L’Alberta, province symbolique des élections 2019
Le Premier ministre albertain, Jason Kenney, veut relancer la construction d’oléoducs, alors que ses compatriotes ont l’impression de soutenir financièrement les autres provinces. De nombreux Albertains estiment que les autres provinces profitent de leur industrie pétrolière tout en évitant de se salir les mains. D’ailleurs, l’essor des Gilets jaunes canadiens est directement lié à cette insatisfaction face aux politiques de Trudeau, pourtant accusé par des écologistes de ne pas en faire assez pour l’environnement. Sans froisser les Canadiens des autres provinces, les conservateurs fédéraux espèrent surfer sur cette vague pour remporter le scrutin. Ils disent aussi vouloir respecter davantage l’autonomie des provinces, ce qui pourrait leur profiter au Québec et en Alberta, deux États aux penchants autonomistes.
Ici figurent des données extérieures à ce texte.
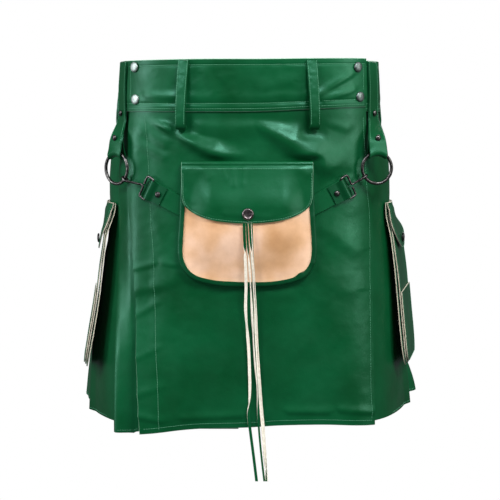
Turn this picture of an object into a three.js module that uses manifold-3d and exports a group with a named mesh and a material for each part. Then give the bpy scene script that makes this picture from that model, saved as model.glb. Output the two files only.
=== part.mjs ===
// A leather utility kilt as it is worn: hollow, with a wrapped front apron, pleats, a pouch and hip pockets.
// Millimetres, +Z up. The front faces -Y, and the origin is the centre of the waist at half the band's height.
import * as THREE from 'three';
import Module from 'manifold-3d';

const wasm = await Module();
wasm.setup();

// Driving sizes of the leather and the band
const LEATHER = 1.4;
const BAND_WALL = 2.4;
const STRAP_WALL = 1.8;
const LOOP_WALL = 2.2;
const SEAM = 0.3;
const LAYER_GAP = 0.6;
const BAND_HALF = 37.5;
const TUCK = 12;
const SKIRT_TOP = -BAND_HALF + TUCK;
const HEM = -497;

// Distances from the ring surface to the middle of each layer, from the inside out
const SKIRT_LAYER = LEATHER / 2;
const BAND_LAYER = LEATHER + LAYER_GAP + BAND_WALL / 2;
const BAND_FACE = BAND_LAYER + BAND_WALL / 2;
const APRON_TOP_LAYER = BAND_FACE + LAYER_GAP + LEATHER / 2;
const FRONT_BAND_LAYER = APRON_TOP_LAYER + LEATHER / 2 + LAYER_GAP + BAND_WALL / 2;
const FRONT_BAND_FACE = FRONT_BAND_LAYER + BAND_WALL / 2;
const APRON_LAYER = 3.2;

// The ring that the cloth follows, from the waist down to the hem. The front hangs straight and the
// back runs out; taper narrows the front of a section, and square sets how flat its front and back are.
const SECTIONS = [
  { z: 40, left: 186, right: 195, front: 124, back: 129, taper: 0, squareFront: 2.4, squareBack: 2.3 },
  { z: 0, left: 189, right: 197, front: 124, back: 130, taper: 0, squareFront: 2.4, squareBack: 2.3 },
  { z: -40, left: 191, right: 199, front: 124, back: 132, taper: 0, squareFront: 2.45, squareBack: 2.3 },
  { z: -80, left: 197, right: 206, front: 125, back: 142, taper: 0.01, squareFront: 2.5, squareBack: 2.3 },
  { z: -120, left: 202, right: 211, front: 126, back: 158, taper: 0.02, squareFront: 2.55, squareBack: 2.3 },
  { z: -160, left: 204, right: 214, front: 127, back: 174, taper: 0.04, squareFront: 2.65, squareBack: 2.35 },
  { z: -200, left: 205.5, right: 216, front: 127, back: 188, taper: 0.06, squareFront: 2.75, squareBack: 2.4 },
  { z: -250, left: 212, right: 224, front: 127, back: 203, taper: 0.09, squareFront: 2.95, squareBack: 2.45 },
  { z: -300, left: 218.5, right: 230, front: 127, back: 217, taper: 0.11, squareFront: 3.15, squareBack: 2.5 },
  { z: -400, left: 234.5, right: 239, front: 127, back: 244, taper: 0.15, squareFront: 3.6, squareBack: 2.55 },
  { z: -515, left: 243, right: 251, front: 128, back: 269, taper: 0.19, squareFront: 4, squareBack: 2.6 },
];

// The top and bottom edges of the front band, which rides up a little at its right end
const FRONT_BAND_EDGES = [
  { x: -170, top: 37, bottom: -37.5 },
  { x: -60, top: 38, bottom: -38 },
  { x: 20, top: 38, bottom: -37.5 },
  { x: 85, top: 39, bottom: -34.5 },
  { x: 170, top: 40.5, bottom: -30.5 },
];
const FRONT_BAND_END = 168.5;

// The apron's two upright edges, from the band to the hem
const APRON_SIDES = [
  { z: -20, left: -168, right: 169.5 },
  { z: -93, left: -169.5, right: 174.5 },
  { z: -140, left: -170, right: 177.5 },
  { z: -190, left: -167, right: 182 },
  { z: -250, left: -162.5, right: 183 },
  { z: -312, left: -159, right: 182.5 },
  { z: -380, left: -156.5, right: 181 },
  { z: -440, left: -152.5, right: 180 },
  { z: -512, left: -148.5, right: 180.5 },
];

const APRON_HEM = [
  { x: -170, z: -510 },
  { x: -150, z: -508.5 },
  { x: -100, z: -502 },
  { x: -60, z: -499.5 },
  { x: 0, z: -498 },
  { x: 50, z: -495 },
  { x: 115, z: -495 },
  { x: 185, z: -500 },
];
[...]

Dans quelques jours, ce sera au tour de Trudeau de faire son apparition au Stampede, événement incontournable pour les politiciens. Malgré un vent contraire, Trudeau tentera de faire valoir ses bons coups après une fin de mandat difficile. Rappelons que Trudeau a connu récemment l’une de ses périodes les plus pénibles avec le scandale SNC-Lavalin. Le Premier ministre a été accusé d’avoir outrepassé ses pouvoirs pour protéger cette entreprise accusée de corruption en Libye. Des divisions importantes étaient apparues à l’intérieur de son parti. Cette crise semble maintenant derrière lui.
Le pétrole et l’environnement ne seront pas les deux seuls thèmes de campagne. Comme le veut la tradition, l’issue de l’élection portera aussi sur la gestion des finances publiques. Ayant creusé les déficits budgétaires, les libéraux sont accusés par les conservateurs d’avoir géré de manière irresponsable les finances de l’État. Les libéraux s’en défendent, disant avoir plutôt stimulé l’économie. Dans une moindre mesure, l’élection portera enfin sur des thèmes comme l’identité, le multiculturalisme et la gestion de l’immigration.